%%

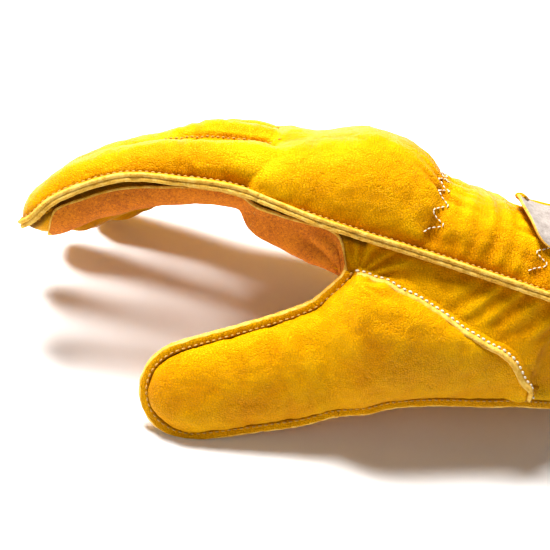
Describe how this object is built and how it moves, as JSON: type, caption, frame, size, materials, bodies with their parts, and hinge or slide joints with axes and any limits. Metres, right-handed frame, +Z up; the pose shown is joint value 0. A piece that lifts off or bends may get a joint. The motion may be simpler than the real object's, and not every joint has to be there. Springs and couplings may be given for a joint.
{
  "type": "beekeeping glove",
  "caption": "Yellow leather work glove for the right hand with outseams, a suede patch under the index finger and a gathered wrist, lying with its thumb open.",
  "frame": {"origin": "on the floor, under the middle of the glove's bounding box", "axes": "+X runs level from the fingertips to the cuff, +Y towards the little-finger side, +Z up from the floor the glove lies on"},
  "size_m": [0.2608, 0.1452, 0.1068],
  "materials": {
    "grain_leather": "golden yellow grain leather, satin",
    "palm_suede": "orange suede split, matt",
    "flesh_leather": "pale flesh side of leather, fuzzy",
    "elastic_tape": "woven elastic tape",
    "seam_thread": "yellow sewing thread",
    "white_thread": "off-white sewing thread"
  },
  "bodies": {
    "hand": {"back_panel": "grain_leather", "cuff_binding": "grain_leather", "front_elastic": "elastic_tape", "front_shirring": "white_thread", "index_side_thread": "seam_thread", "little_side_thread": "seam_thread", "palm_panel": "grain_leather", "palm_patch": "palm_suede", "rear_elastic": "elastic_tape", "rear_shirring": "white_thread", "side_panel": "grain_leather", "thumb_base": "grain_leather", "thumb_seam_thread": "white_thread"},
    "index": {"index_back": "grain_leather", "index_far_wall": "grain_leather", "index_front": "grain_leather", "index_outseam_thread": "seam_thread", "index_patch": "palm_suede"},
    "middle": {"middle_back": "grain_leather", "middle_far_wall": "grain_leather", "middle_front": "grain_leather", "middle_near_wall": "grain_leather"},
    "ring": {"ring_back": "grain_leather", "ring_far_wall": "grain_leather", "ring_front": "grain_leather", "ring_near_wall": "grain_leather"},
    "little": {"little_back": "grain_leather", "little_front": "grain_leather", "little_near_wall": "grain_leather", "little_outseam_thread": "seam_thread"},
    "thumb": {"thumb_inner": "grain_leather", "thumb_outer": "grain_leather", "thumb_outseam_thread": "seam_thread"},
    "tab": {"wrist_tab": "flesh_leather"}
  },
  "joints": [
    {"name": "index_root", "type": "hinge", "parent": "hand", "child": "index", "pos_m": [-0.02841, -0.00182, 0.08231], "axis": [0, -0.8918, 0.4524], "range_deg": [-10, 30], "stiffness_Nm_per_rad": 0.9},
    {"name": "middle_root", "type": "hinge", "parent": "hand", "child": "middle", "pos_m": [-0.02841, 0.01976, 0.07137], "axis": [0, -0.8918, 0.4524], "range_deg": [-10, 30], "stiffness_Nm_per_rad": 0.9},
    {"name": "ring_root", "type": "hinge", "parent": "hand", "child": "ring", "pos_m": [-0.02867, 0.03932, 0.05753], "axis": [0, -0.8918, 0.4524], "range_deg": [-10, 30], "stiffness_Nm_per_rad": 0.9},
    {"name": "little_root", "type": "hinge", "parent": "hand", "child": "little", "pos_m": [-0.0292, 0.05604, 0.04122], "axis": [0, -0.8918, 0.4524], "range_deg": [-10, 30], "stiffness_Nm_per_rad": 0.9},
    {"name": "thumb_root", "type": "hinge", "parent": "hand", "child": "thumb", "pos_m": [0.01341, -0.03934, 0.0371], "axis": [0, -0.8918, 0.4524], "range_deg": [-18, 6], "stiffness_Nm_per_rad": 0.9},
    {"name": "tab_flap", "type": "hinge", "parent": "hand", "child": "tab", "pos_m": [0.08976, 0.03572, 0.08006], "axis": [0, 0.8918, -0.4524], "range_deg": [0, 60], "stiffness_Nm_per_rad": 0.01}
  ]
}
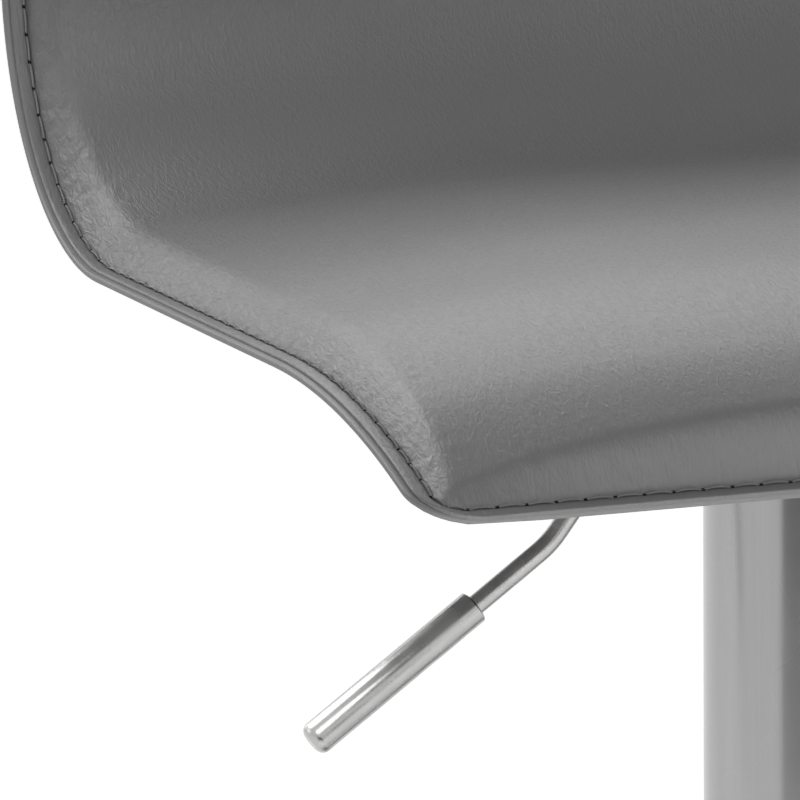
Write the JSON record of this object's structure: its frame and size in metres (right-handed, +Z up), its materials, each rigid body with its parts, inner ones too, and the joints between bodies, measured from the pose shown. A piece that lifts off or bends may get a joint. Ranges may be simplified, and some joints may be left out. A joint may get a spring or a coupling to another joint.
{
  "type": "gas lift swivel stool",
  "caption": "Height-adjustable swivel stool with an upholstered wave-shaped seat and low curled back, release lever, brushed column with cover tube, footrest loop and round trumpet base.",
  "frame": {"origin": "on the floor, on the column's axis", "axes": "+Z up along the column; the sitter faces -Y; the release lever is on -X, at the sitter's right"},
  "size_m": [0.392, 0.3962, 0.714],
  "materials": {
    "upholstery": "satin",
    "underside_cloth": "matte",
    "foam": "matte",
    "plywood": "matte",
    "zinc_fasteners": "satin",
    "black_steel": "satin",
    "bright_steel": "satin",
    "handle_steel": "satin",
    "button_plastic": "satin",
    "cylinder_paint": "satin",
    "valve_alloy": "satin",
    "black_plastic": "satin",
    "nylon": "matte",
    "brushed_steel": "satin",
    "rubber": "matte"
  },
  "bodies": {
    "stand": {"column_tube": "brushed_steel", "guide_sleeve": "nylon", "lower_race": "bright_steel", "bearing_balls": "bright_steel", "clip_washer": "bright_steel", "base_dome": "brushed_steel", "base_socket": "black_steel", "ballast_plate": "black_steel", "ballast_bolts": "zinc_fasteners", "ballast_nuts": "zinc_fasteners", "floor_ring": "rubber", "trim_ring": "black_plastic", "footrest_bar": "brushed_steel", "footrest_collar": "brushed_steel", "collar_screws": "zinc_fasteners"},
    "piston": {"piston_rod": "bright_steel", "upper_race": "bright_steel", "lift_bumper": "rubber", "piston_head": "valve_alloy", "piston_seal": "rubber", "rod_clip": "bright_steel"},
    "seat": {"top_cover": "upholstery", "foam_pad": "foam", "edge_hem": "upholstery", "underside_cover": "underside_cloth", "seat_shell": "plywood", "mounting_board": "plywood", "board_screws": "zinc_fasteners", "threaded_inserts": "zinc_fasteners", "seat_bolts": "zinc_fasteners", "seat_plate": "black_steel", "taper_hub": "black_steel", "lever_bracket": "black_steel", "lever_pivot": "bright_steel", "gas_cylinder": "cylinder_paint", "valve_block": "valve_alloy", "rod_gland": "black_plastic", "cover_collar": "black_plastic", "cover_tube": "brushed_steel", "slide_ring": "black_plastic"},
    "lever": {"lever_rod": "bright_steel", "lever_sleeve": "handle_steel"},
    "button": {"release_button": "button_plastic"}
  },
  "joints": [
    {"name": "seat_swivel", "type": "hinge", "parent": "stand", "child": "piston", "pos_m": [0, 0, 0.05], "axis": [0, 0, 1], "continuous": true},
    {"name": "height_lift", "type": "slide", "parent": "piston", "child": "seat", "axis": [0, 0, 1], "range_m": [0, 0.21]},
    {"name": "lever_lift", "type": "hinge", "parent": "seat", "child": "lever", "pos_m": [-0.03, 0, 0.546], "axis": [0, 1, 0], "range_deg": [0, 6], "stiffness_Nm_per_rad": 1, "springref_deg": -5.73},
    {"name": "button_press", "type": "slide", "parent": "seat", "child": "button", "axis": [0, 0, -1], "range_m": [0, 0.0033]}
  ],
  "couplings": [
    {"joint": "button_press", "follows": "lever_lift", "m_per_rad": 0.03}
  ]
}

%%

▶ [What is asked] Repeat the data verbatim.

▶ [Final result]
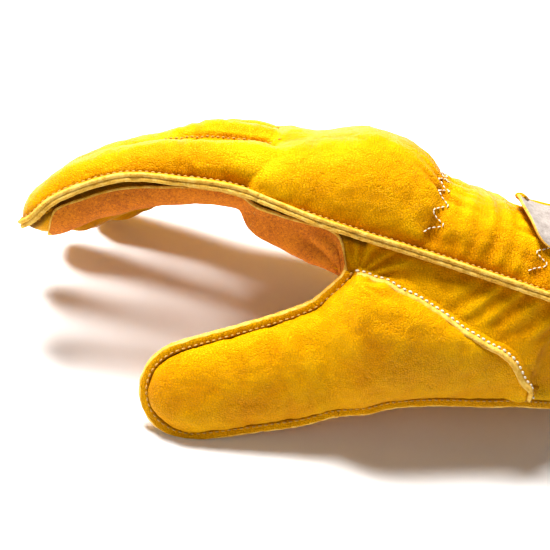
Describe how this object is built and how it moves, as JSON: type, caption, frame, size, materials, bodies with their parts, and hinge or slide joints with axes and any limits. Metres, right-handed frame, +Z up; the pose shown is joint value 0. A piece that lifts off or bends may get a joint. The motion may be simpler than the real object's, and not every joint has to be there. Springs and couplings may be given for a joint.
{
  "type": "beekeeping glove",
  "caption": "Yellow leather work glove for the right hand with outseams, a suede patch under the index finger and a gathered wrist, lying with its thumb open.",
  "frame": {"origin": "on the floor, under the middle of the glove's bounding box", "axes": "+X runs level from the fingertips to the cuff, +Y towards the little-finger side, +Z up from the floor the glove lies on"},
  "size_m": [0.2608, 0.1452, 0.1068],
  "materials": {
    "grain_leather": "golden yellow grain leather, satin",
    "palm_suede": "orange suede split, matt",
    "flesh_leather": "pale flesh side of leather, fuzzy",
    "elastic_tape": "woven elastic tape",
    "seam_thread": "yellow sewing thread",
    "white_thread": "off-white sewing thread"
  },
  "bodies": {
    "hand": {"back_panel": "grain_leather", "cuff_binding": "grain_leather", "front_elastic": "elastic_tape", "front_shirring": "white_thread", "index_side_thread": "seam_thread", "little_side_thread": "seam_thread", "palm_panel": "grain_leather", "palm_patch": "palm_suede", "rear_elastic": "elastic_tape", "rear_shirring": "white_thread", "side_panel": "grain_leather", "thumb_base": "grain_leather", "thumb_seam_thread": "white_thread"},
    "index": {"index_back": "grain_leather", "index_far_wall": "grain_leather", "index_front": "grain_leather", "index_outseam_thread": "seam_thread", "index_patch": "palm_suede"},
    "middle": {"middle_back": "grain_leather", "middle_far_wall": "grain_leather", "middle_front": "grain_leather", "middle_near_wall": "grain_leather"},
    "ring": {"ring_back": "grain_leather", "ring_far_wall": "grain_leather", "ring_front": "grain_leather", "ring_near_wall": "grain_leather"},
    "little": {"little_back": "grain_leather", "little_front": "grain_leather", "little_near_wall": "grain_leather", "little_outseam_thread": "seam_thread"},
    "thumb": {"thumb_inner": "grain_leather", "thumb_outer": "grain_leather", "thumb_outseam_thread": "seam_thread"},
    "tab": {"wrist_tab": "flesh_leather"}
  },
  "joints": [
    {"name": "index_root", "type": "hinge", "parent": "hand", "child": "index", "pos_m": [-0.02841, -0.00182, 0.08231], "axis": [0, -0.8918, 0.4524], "range_deg": [-10, 30], "stiffness_Nm_per_rad": 0.9},
    {"name": "middle_root", "type": "hinge", "parent": "hand", "child": "middle", "pos_m": [-0.02841, 0.01976, 0.07137], "axis": [0, -0.8918, 0.4524], "range_deg": [-10, 30], "stiffness_Nm_per_rad": 0.9},
    {"name": "ring_root", "type": "hinge", "parent": "hand", "child": "ring", "pos_m": [-0.02867, 0.03932, 0.05753], "axis": [0, -0.8918, 0.4524], "range_deg": [-10, 30], "stiffness_Nm_per_rad": 0.9},
    {"name": "little_root", "type": "hinge", "parent": "hand", "child": "little", "pos_m": [-0.0292, 0.05604, 0.04122], "axis": [0, -0.8918, 0.4524], "range_deg": [-10, 30], "stiffness_Nm_per_rad": 0.9},
    {"name": "thumb_root", "type": "hinge", "parent": "hand", "child": "thumb", "pos_m": [0.01341, -0.03934, 0.0371], "axis": [0, -0.8918, 0.4524], "range_deg": [-18, 6], "stiffness_Nm_per_rad": 0.9},
    {"name": "tab_flap", "type": "hinge", "parent": "hand", "child": "tab", "pos_m": [0.08976, 0.03572, 0.08006], "axis": [0, 0.8918, -0.4524], "range_deg": [0, 60], "stiffness_Nm_per_rad": 0.01}
  ]
}
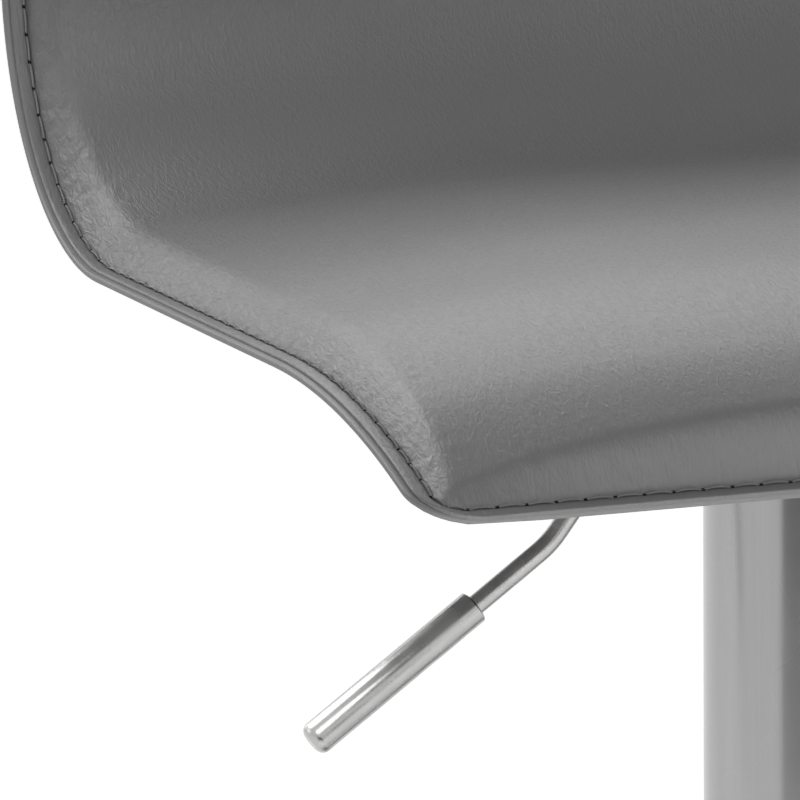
Write the JSON record of this object's structure: its frame and size in metres (right-handed, +Z up), its materials, each rigid body with its parts, inner ones too, and the joints between bodies, measured from the pose shown. A piece that lifts off or bends may get a joint. Ranges may be simplified, and some joints may be left out. A joint may get a spring or a coupling to another joint.
{
  "type": "gas lift swivel stool",
  "caption": "Height-adjustable swivel stool with an upholstered wave-shaped seat and low curled back, release lever, brushed column with cover tube, footrest loop and round trumpet base.",
  "frame": {"origin": "on the floor, on the column's axis", "axes": "+Z up along the column; the sitter faces -Y; the release lever is on -X, at the sitter's right"},
  "size_m": [0.392, 0.3962, 0.714],
  "materials": {
    "upholstery": "satin",
    "underside_cloth": "matte",
    "foam": "matte",
    "plywood": "matte",
    "zinc_fasteners": "satin",
    "black_steel": "satin",
    "bright_steel": "satin",
    "handle_steel": "satin",
    "button_plastic": "satin",
    "cylinder_paint": "satin",
    "valve_alloy": "satin",
    "black_plastic": "satin",
    "nylon": "matte",
    "brushed_steel": "satin",
    "rubber": "matte"
  },
  "bodies": {
    "stand": {"column_tube": "brushed_steel", "guide_sleeve": "nylon", "lower_race": "bright_steel", "bearing_balls": "bright_steel", "clip_washer": "bright_steel", "base_dome": "brushed_steel", "base_socket": "black_steel", "ballast_plate": "black_steel", "ballast_bolts": "zinc_fasteners", "ballast_nuts": "zinc_fasteners", "floor_ring": "rubber", "trim_ring": "black_plastic", "footrest_bar": "brushed_steel", "footrest_collar": "brushed_steel", "collar_screws": "zinc_fasteners"},
    "piston": {"piston_rod": "bright_steel", "upper_race": "bright_steel", "lift_bumper": "rubber", "piston_head": "valve_alloy", "piston_seal": "rubber", "rod_clip": "bright_steel"},
    "seat": {"top_cover": "upholstery", "foam_pad": "foam", "edge_hem": "upholstery", "underside_cover": "underside_cloth", "seat_shell": "plywood", "mounting_board": "plywood", "board_screws": "zinc_fasteners", "threaded_inserts": "zinc_fasteners", "seat_bolts": "zinc_fasteners", "seat_plate": "black_steel", "taper_hub": "black_steel", "lever_bracket": "black_steel", "lever_pivot": "bright_steel", "gas_cylinder": "cylinder_paint", "valve_block": "valve_alloy", "rod_gland": "black_plastic", "cover_collar": "black_plastic", "cover_tube": "brushed_steel", "slide_ring": "black_plastic"},
    "lever": {"lever_rod": "bright_steel", "lever_sleeve": "handle_steel"},
    "button": {"release_button": "button_plastic"}
  },
  "joints": [
    {"name": "seat_swivel", "type": "hinge", "parent": "stand", "child": "piston", "pos_m": [0, 0, 0.05], "axis": [0, 0, 1], "continuous": true},
    {"name": "height_lift", "type": "slide", "parent": "piston", "child": "seat", "axis": [0, 0, 1], "range_m": [0, 0.21]},
    {"name": "lever_lift", "type": "hinge", "parent": "seat", "child": "lever", "pos_m": [-0.03, 0, 0.546], "axis": [0, 1, 0], "range_deg": [0, 6], "stiffness_Nm_per_rad": 1, "springref_deg": -5.73},
    {"name": "button_press", "type": "slide", "parent": "seat", "child": "button", "axis": [0, 0, -1], "range_m": [0, 0.0033]}
  ],
  "couplings": [
    {"joint": "button_press", "follows": "lever_lift", "m_per_rad": 0.03}
  ]
}